« Nous sommes capables de rire, de danser, de chanter », reconnaît Mgr Gabriel Akwasi Abiabo Mante. « Ce n'est pas que nous nions l'existence de situations difficiles. C'est que, quand nous chantons, nous dansons et nous rions, nous pensons toujours aux solutions à nos problèmes ».
L'évêque ghanéen, âgé de 63 ans, s'est livré à cette réflexion lors de l'émission de télévision « Là où Dieu pleure ».
Q : Des missionnaires affirment que l'Afrique doit être évangélisée par les Africains. Où en est l'Eglise du Ghana à cet égard ?
Mgr Mante : Je crois que l'Eglise au Ghana a fait beaucoup de chemin. La hiérarchie ghanéenne, les évêques, les principaux représentants de l'Eglise sont des Ghanéens, de même que la grande majorité des prêtres ; 80% d'entre eux, ou plus, sont originaires du Ghana. Ceci ne signifie pas, toutefois, que nous n'avons pas besoin de missionnaires au Ghana. Nous en avons encore besoin. Et même, je les invite maintenant à venir, car mon diocèse est un jeune diocèse.
Ces missionnaires ont-ils influencé votre vocation ?
Oui, ils nous ont inspirés énormément, par la façon dont ils s'acquittaient de leur tâche. Ils étaient pleins de zèle, concentrés sur leur mission et très déterminés et, de plus, proches de nos gens. Quand ils venaient dans un village typique, ils allaient de maison en maison pour visiter les gens.
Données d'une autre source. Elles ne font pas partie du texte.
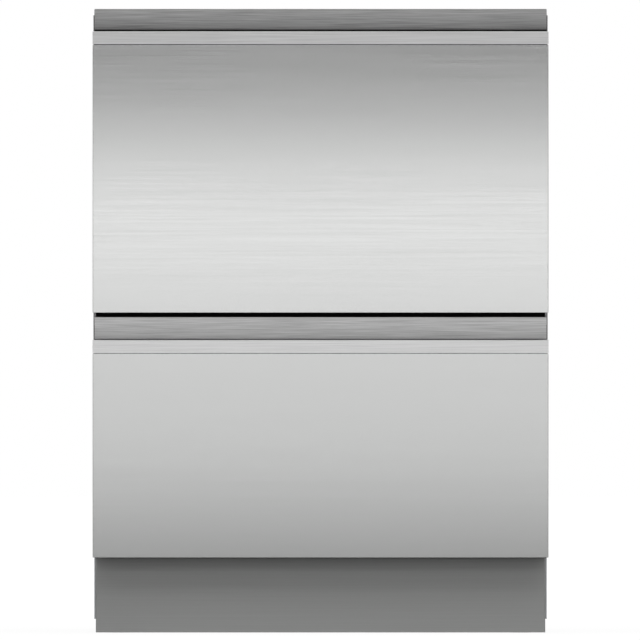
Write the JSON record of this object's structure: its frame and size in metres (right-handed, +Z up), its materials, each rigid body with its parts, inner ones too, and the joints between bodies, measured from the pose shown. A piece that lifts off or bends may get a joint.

Leur travail était exaltant, accompli dans un esprit de sacrifice. Si l'on y songe, même en comparant avec la situation de nos jours – ils ont quitté leurs maisons, si loin, pour dormir dans nos sacristies, dans nos huttes aux toits de chaume. C'était formidable. La plupart d'entre eux ont mangé notre nourriture. Ils se sont identifiés à nous. Leur vie de prière nous a beaucoup inspirés. Je me souviens de cette époque où, avant la messe, le curé de la paroisse venait prier le bréviaire, ou réciter le rosaire, autour de l'Eglise. Toutes ces choses ont inspiré certains d'entre nous et influé sur nos décisions d'enfance de devenir prêtres. J'étais impliqué dans l'Eglise car mon frère était catéchiste et, très tôt, il m'a appris à animer les services religieux, pour les remplacer, quand lui ou le prêtre étaient absents. Je pense que cela aussi a contribué à inspirer ma vocation.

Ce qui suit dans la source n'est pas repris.